Given material |
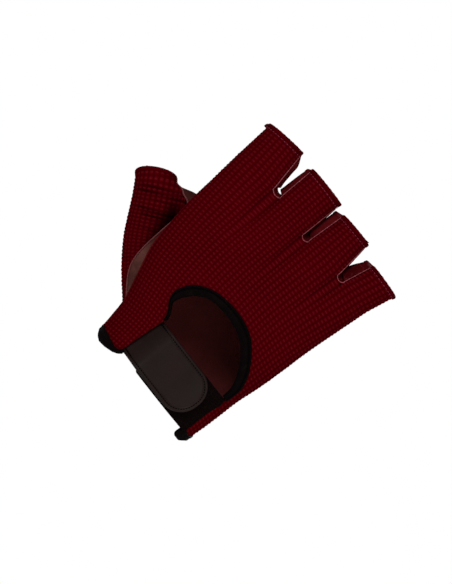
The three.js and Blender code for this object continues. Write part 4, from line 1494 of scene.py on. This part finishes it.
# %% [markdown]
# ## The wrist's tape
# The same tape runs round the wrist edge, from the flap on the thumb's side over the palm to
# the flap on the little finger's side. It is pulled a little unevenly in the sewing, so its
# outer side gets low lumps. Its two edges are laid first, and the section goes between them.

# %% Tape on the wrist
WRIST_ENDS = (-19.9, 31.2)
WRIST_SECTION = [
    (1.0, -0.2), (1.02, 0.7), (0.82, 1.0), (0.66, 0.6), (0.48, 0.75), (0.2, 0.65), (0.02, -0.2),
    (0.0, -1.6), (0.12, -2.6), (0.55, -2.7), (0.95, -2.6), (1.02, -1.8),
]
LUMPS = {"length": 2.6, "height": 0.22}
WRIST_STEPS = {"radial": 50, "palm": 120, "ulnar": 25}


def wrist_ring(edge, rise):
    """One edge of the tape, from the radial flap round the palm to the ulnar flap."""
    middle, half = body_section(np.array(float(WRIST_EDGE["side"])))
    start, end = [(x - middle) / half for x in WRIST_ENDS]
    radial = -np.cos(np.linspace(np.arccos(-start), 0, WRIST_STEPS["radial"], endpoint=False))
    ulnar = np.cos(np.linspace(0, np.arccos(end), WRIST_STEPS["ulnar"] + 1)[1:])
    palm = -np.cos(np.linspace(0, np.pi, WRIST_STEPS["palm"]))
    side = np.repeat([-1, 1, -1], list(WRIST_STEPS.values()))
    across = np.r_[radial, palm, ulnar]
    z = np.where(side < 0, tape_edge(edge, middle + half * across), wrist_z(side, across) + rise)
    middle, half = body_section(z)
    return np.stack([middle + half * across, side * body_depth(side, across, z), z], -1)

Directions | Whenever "from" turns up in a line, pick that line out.

Full response |
The three.js and Blender code for this object continues. Write part 4, from line 1494 of scene.py on. This part finishes it.
# The same tape runs round the wrist edge, from the flap on the thumb's side over the palm to
    """One edge of the tape, from the radial flap round the palm to the ulnar flap."""